[Start Data segment]
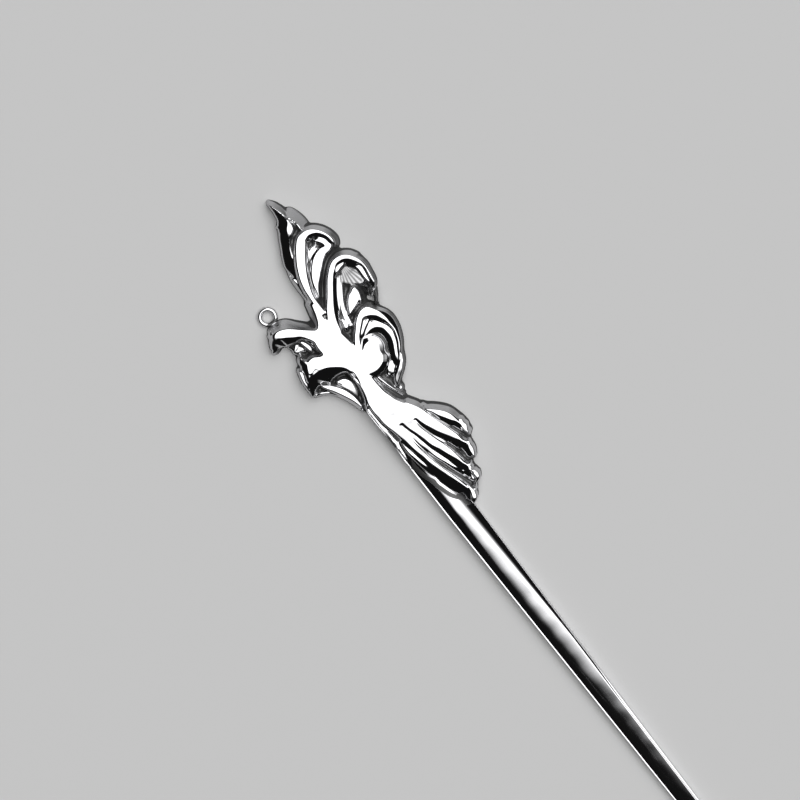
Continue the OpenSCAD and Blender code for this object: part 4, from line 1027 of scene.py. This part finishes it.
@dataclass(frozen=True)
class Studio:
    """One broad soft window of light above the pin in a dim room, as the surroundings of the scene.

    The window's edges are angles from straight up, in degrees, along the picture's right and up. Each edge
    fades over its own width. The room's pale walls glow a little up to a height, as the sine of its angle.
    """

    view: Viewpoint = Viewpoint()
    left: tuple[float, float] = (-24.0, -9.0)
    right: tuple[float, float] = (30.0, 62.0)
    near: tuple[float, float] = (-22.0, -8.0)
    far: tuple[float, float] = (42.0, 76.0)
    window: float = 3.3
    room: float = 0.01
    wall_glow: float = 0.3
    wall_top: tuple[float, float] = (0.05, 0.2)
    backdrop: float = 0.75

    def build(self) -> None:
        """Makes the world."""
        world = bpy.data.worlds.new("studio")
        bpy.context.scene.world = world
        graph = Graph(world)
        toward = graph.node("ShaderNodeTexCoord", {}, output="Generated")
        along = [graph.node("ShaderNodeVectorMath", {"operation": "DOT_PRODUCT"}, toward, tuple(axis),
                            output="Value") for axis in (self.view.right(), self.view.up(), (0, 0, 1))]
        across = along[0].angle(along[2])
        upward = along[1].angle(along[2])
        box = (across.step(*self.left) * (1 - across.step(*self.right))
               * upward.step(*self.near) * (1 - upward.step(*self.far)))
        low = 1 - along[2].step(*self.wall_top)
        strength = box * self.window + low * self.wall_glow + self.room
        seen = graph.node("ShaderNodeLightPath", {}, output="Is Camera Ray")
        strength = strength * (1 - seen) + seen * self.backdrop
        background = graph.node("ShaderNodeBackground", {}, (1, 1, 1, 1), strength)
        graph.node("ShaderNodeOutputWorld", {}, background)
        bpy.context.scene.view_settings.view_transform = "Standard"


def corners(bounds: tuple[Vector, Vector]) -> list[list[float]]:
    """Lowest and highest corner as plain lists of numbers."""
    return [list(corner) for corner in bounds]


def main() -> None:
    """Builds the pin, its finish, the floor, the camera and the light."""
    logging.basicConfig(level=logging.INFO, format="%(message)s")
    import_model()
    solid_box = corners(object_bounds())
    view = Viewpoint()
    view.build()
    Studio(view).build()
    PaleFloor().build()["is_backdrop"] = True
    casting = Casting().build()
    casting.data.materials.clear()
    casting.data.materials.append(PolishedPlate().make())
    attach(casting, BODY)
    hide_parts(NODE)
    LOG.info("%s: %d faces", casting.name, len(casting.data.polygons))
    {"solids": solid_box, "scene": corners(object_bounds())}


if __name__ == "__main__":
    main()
[End Data segment]
Instruction
Copy out the whole listing exactly.

Complete output
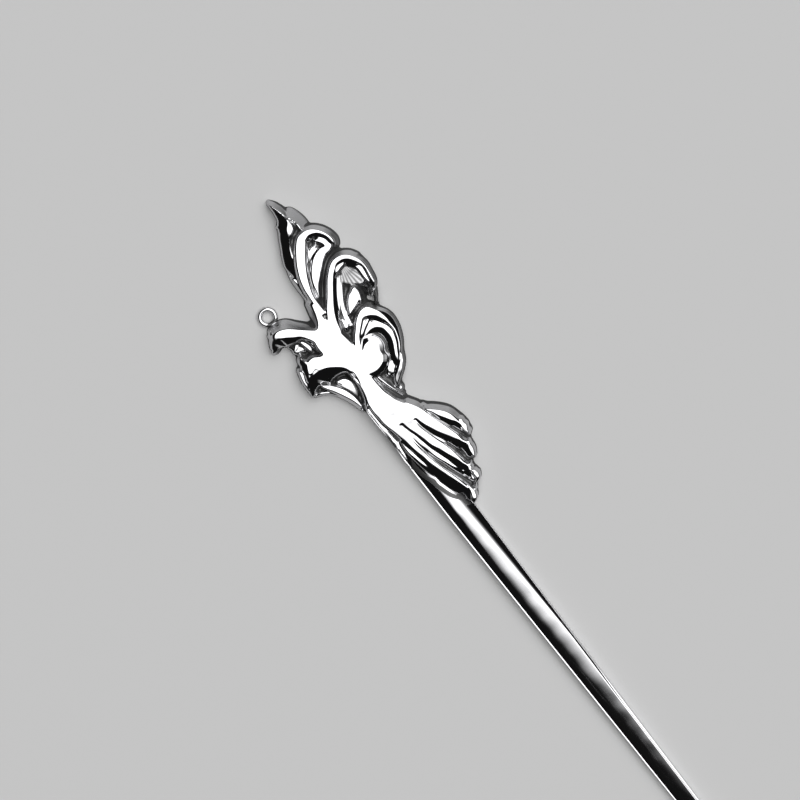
Continue the OpenSCAD and Blender code for this object: part 4, from line 1027 of scene.py. This part finishes it.
@dataclass(frozen=True)
class Studio:
    """One broad soft window of light above the pin in a dim room, as the surroundings of the scene.

    The window's edges are angles from straight up, in degrees, along the picture's right and up. Each edge
    fades over its own width. The room's pale walls glow a little up to a height, as the sine of its angle.
    """

    view: Viewpoint = Viewpoint()
    left: tuple[float, float] = (-24.0, -9.0)
    right: tuple[float, float] = (30.0, 62.0)
    near: tuple[float, float] = (-22.0, -8.0)
    far: tuple[float, float] = (42.0, 76.0)
    window: float = 3.3
    room: float = 0.01
    wall_glow: float = 0.3
    wall_top: tuple[float, float] = (0.05, 0.2)
    backdrop: float = 0.75

    def build(self) -> None:
        """Makes the world."""
        world = bpy.data.worlds.new("studio")
        bpy.context.scene.world = world
        graph = Graph(world)
        toward = graph.node("ShaderNodeTexCoord", {}, output="Generated")
        along = [graph.node("ShaderNodeVectorMath", {"operation": "DOT_PRODUCT"}, toward, tuple(axis),
                            output="Value") for axis in (self.view.right(), self.view.up(), (0, 0, 1))]
        across = along[0].angle(along[2])
        upward = along[1].angle(along[2])
        box = (across.step(*self.left) * (1 - across.step(*self.right))
               * upward.step(*self.near) * (1 - upward.step(*self.far)))
        low = 1 - along[2].step(*self.wall_top)
        strength = box * self.window + low * self.wall_glow + self.room
        seen = graph.node("ShaderNodeLightPath", {}, output="Is Camera Ray")
        strength = strength * (1 - seen) + seen * self.backdrop
        background = graph.node("ShaderNodeBackground", {}, (1, 1, 1, 1), strength)
        graph.node("ShaderNodeOutputWorld", {}, background)
        bpy.context.scene.view_settings.view_transform = "Standard"


def corners(bounds: tuple[Vector, Vector]) -> list[list[float]]:
    """Lowest and highest corner as plain lists of numbers."""
    return [list(corner) for corner in bounds]


def main() -> None:
    """Builds the pin, its finish, the floor, the camera and the light."""
    logging.basicConfig(level=logging.INFO, format="%(message)s")
    import_model()
    solid_box = corners(object_bounds())
    view = Viewpoint()
    view.build()
    Studio(view).build()
    PaleFloor().build()["is_backdrop"] = True
    casting = Casting().build()
    casting.data.materials.clear()
    casting.data.materials.append(PolishedPlate().make())
    attach(casting, BODY)
    hide_parts(NODE)
    LOG.info("%s: %d faces", casting.name, len(casting.data.polygons))
    {"solids": solid_box, "scene": corners(object_bounds())}


if __name__ == "__main__":
    main()